— А! Вот вы куда от меня спрятались! Нет, дорогой, дудки! Пожалуйте петь! Я из-за вас сюда приехал!
Юра стоял тут же и видел эту сцену. Он позеленел. А Федор Иванович бесцеремонно взял меня за руку и повел на эстраду. Что было делать? Пришлось петь.
Первой песней моей было «Письмо Есенина», «До свиданья, друг мой, до свиданья!», написанное в том году.
Шаляпин слушал и… вытирал слезы платком (клянусь вам, что это не актерское бахвальство, а чистая правда). Инженер Махонин сказал ему (так, что я слышал):
— Федор Иванович, солянка остынет.
Шаляпин отмахнулся от него и вдруг, совсем отодвинув стул от своего стола, попросил:
— Еще, дорогой. Пой еще!
Девять песен вместо положенных трех я спел ему в этот вечер. Солянку унесли подогревать. Потом я сидел с ним до закрытия, и с этого началась наша дружба с Федором Ивановичем, если я смею назвать это дружбой.
Юра не мог пережить этого и совсем не пел от злости в этот вечер. Он ушел домой, сославшись на расстройства желудка.
А однажды ко мне в «Эрмитаж» пришел знаменитый шахматист Алехин. Он любил мои песни и не скрывал этого. У него были все мои пластинки. Пригласив меня за свой столик, он позвал также Юру, предварительно спросив меня не имею ли я чего-нибудь против. Я, конечно, ничего не имел.

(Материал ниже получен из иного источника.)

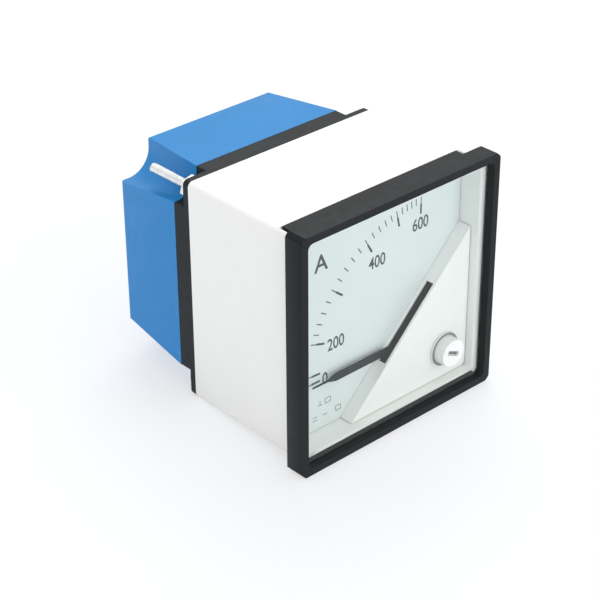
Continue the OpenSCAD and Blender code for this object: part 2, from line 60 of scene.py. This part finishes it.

Разговор зашел обо мне и о моей последней песне только что напетой в «Колумбии», — «В степи молдаванской». Алехин говорил, что самое ценное в моем творчестве — это неугасимая любовь к родине, которой пропитаны все мое песни, ну и еще кое-что, что я опускаю. Юра долго терпел все это, потом, не выдержав, обрушился на меня таким потоком злобы, ненависти, зависти и негодования, что даже покраснел и начал задыхаться. Алехин опешил. Я молчал. Мне неудобно было говорить о самом себе. И притом никто не обязал любить мое искусство. У каждого свой вкус. Но Алехин возмутился.
— Вы позволяете себе обливать грязью моего друга, — сказал он ему и встал при этом. — Я попрошу вас немедленно покинуть мой стол!
Юре ничего не оставалось, как только встать и уйти. Что он и сделал. В дальнейшем мы продолжали служить вместе. Он вел себя так, как будто этого не было. Я тоже делал вид, что ничего не случилось. Но однажды в откровенной беседе с ним, где-то в кафе, куда мы ходили после работы, я сказал ему:
— Ты не понимаешь моих песен потому, что, во-первых, ты необразован; во-вторых, ты никогда ничего не переживал в своей жизни, ты не знаешь, ни что такое боль, ни что такое страдания, ни что такое печаль, тоска, душевные муки. Ты не знаешь, что такое родина и тоска по ней. — И постепенно обозлеваясь, вероятно, не без влияния алкоголя, я сказал ему: — Ты, Юрочка, старый «супник»! У тебя всегда можно было купить любовницу, «встретиться» с женщиной на твоей квартире. Ты всю жизнь пел по «отдельным кабинетам» и получал «в руку» — «на чай» — от богатых людей. Ты человек, воспитанный, так сказать, «при чужой рюмке водки». Откуда тебе понимать человеческие чувства? Вот когда с тобой случится беда, горе какое-нибудь, ты, может быть, тогда и поймешь что-нибудь во мне!